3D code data

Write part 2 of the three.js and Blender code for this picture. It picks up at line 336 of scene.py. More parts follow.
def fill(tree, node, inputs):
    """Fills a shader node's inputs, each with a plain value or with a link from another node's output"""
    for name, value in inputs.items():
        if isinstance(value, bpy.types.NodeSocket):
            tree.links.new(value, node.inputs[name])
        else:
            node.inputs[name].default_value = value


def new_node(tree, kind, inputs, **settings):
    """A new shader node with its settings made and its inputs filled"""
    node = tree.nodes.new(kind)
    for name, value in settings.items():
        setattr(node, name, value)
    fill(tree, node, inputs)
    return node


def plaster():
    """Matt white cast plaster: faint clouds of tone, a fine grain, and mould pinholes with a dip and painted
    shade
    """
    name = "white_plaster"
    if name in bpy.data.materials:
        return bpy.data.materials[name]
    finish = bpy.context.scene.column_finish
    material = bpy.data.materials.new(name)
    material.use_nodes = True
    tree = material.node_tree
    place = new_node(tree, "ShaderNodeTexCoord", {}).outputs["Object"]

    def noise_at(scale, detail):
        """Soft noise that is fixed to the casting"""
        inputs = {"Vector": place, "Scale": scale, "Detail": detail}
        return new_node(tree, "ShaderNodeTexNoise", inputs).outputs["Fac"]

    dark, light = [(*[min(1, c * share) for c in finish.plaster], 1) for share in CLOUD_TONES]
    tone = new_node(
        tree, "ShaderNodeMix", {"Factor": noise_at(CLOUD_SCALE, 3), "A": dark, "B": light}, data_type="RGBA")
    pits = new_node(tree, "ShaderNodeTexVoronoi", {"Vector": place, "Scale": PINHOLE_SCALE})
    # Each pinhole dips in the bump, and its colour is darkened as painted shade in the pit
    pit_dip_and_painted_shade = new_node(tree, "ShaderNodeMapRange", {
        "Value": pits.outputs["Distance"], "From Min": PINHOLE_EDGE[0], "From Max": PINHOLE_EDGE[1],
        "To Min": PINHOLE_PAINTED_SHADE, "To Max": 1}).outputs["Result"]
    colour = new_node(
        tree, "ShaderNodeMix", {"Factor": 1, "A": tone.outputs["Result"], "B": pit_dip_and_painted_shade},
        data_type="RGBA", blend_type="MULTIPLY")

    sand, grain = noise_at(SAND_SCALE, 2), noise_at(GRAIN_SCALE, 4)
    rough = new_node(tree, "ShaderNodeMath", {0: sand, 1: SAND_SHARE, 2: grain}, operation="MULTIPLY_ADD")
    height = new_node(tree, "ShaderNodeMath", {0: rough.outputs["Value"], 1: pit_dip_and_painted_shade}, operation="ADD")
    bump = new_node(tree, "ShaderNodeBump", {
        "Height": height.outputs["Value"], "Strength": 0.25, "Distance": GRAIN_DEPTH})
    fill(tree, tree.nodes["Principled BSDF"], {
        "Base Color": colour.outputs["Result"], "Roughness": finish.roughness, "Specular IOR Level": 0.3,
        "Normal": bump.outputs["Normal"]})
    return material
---
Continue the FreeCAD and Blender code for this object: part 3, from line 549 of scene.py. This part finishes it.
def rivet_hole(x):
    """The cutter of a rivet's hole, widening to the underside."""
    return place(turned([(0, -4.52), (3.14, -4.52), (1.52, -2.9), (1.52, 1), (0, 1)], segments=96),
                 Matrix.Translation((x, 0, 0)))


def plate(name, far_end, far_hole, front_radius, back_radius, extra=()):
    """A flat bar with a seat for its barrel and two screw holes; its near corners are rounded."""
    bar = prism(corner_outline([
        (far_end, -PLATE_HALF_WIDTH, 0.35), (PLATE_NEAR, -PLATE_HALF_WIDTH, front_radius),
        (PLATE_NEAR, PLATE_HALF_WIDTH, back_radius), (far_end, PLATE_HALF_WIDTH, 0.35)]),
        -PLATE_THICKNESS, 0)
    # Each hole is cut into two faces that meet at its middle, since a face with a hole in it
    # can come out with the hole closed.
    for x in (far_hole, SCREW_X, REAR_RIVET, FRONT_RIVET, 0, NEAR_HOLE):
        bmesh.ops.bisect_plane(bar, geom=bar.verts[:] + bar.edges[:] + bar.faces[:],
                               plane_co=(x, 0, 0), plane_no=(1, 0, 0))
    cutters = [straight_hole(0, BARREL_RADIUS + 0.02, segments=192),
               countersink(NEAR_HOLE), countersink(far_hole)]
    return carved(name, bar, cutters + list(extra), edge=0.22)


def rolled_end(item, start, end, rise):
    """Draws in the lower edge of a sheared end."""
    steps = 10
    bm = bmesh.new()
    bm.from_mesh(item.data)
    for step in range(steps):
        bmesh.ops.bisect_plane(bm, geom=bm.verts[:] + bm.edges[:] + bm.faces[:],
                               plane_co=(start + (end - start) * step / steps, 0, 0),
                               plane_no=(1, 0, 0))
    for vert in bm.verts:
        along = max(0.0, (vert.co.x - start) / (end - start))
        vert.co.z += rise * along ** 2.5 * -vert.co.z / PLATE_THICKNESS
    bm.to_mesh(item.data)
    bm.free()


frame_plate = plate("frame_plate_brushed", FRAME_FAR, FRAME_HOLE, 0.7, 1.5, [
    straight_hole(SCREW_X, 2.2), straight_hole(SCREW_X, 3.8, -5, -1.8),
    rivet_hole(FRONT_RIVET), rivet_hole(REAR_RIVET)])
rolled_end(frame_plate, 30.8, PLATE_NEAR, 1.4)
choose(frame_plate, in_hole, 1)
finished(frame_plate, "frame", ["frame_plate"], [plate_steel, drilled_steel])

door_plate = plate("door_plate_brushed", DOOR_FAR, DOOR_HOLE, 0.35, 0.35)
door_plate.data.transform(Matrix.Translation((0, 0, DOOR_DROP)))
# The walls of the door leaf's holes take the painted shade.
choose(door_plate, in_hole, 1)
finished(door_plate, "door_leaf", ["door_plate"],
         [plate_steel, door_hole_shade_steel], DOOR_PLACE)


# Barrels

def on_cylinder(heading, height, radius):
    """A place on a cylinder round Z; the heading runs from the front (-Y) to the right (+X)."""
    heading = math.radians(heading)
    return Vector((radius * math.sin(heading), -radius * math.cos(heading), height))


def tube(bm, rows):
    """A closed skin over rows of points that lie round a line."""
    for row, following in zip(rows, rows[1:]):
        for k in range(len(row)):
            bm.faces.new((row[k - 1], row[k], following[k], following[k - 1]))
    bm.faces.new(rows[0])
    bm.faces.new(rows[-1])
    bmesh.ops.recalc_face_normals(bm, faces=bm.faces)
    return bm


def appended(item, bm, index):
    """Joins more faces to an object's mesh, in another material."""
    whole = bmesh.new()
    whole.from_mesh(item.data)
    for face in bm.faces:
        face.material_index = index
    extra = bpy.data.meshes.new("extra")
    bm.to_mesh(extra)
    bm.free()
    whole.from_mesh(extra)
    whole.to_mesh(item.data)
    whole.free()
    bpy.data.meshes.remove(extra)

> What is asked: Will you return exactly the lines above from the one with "Write part 2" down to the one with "node.inputs[name].default_value = value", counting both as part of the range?

> Task solution:
Write part 2 of the three.js and Blender code for this picture. It picks up at line 336 of scene.py. More parts follow.
def fill(tree, node, inputs):
    """Fills a shader node's inputs, each with a plain value or with a link from another node's output"""
    for name, value in inputs.items():
        if isinstance(value, bpy.types.NodeSocket):
            tree.links.new(value, node.inputs[name])
        else:
            node.inputs[name].default_value = value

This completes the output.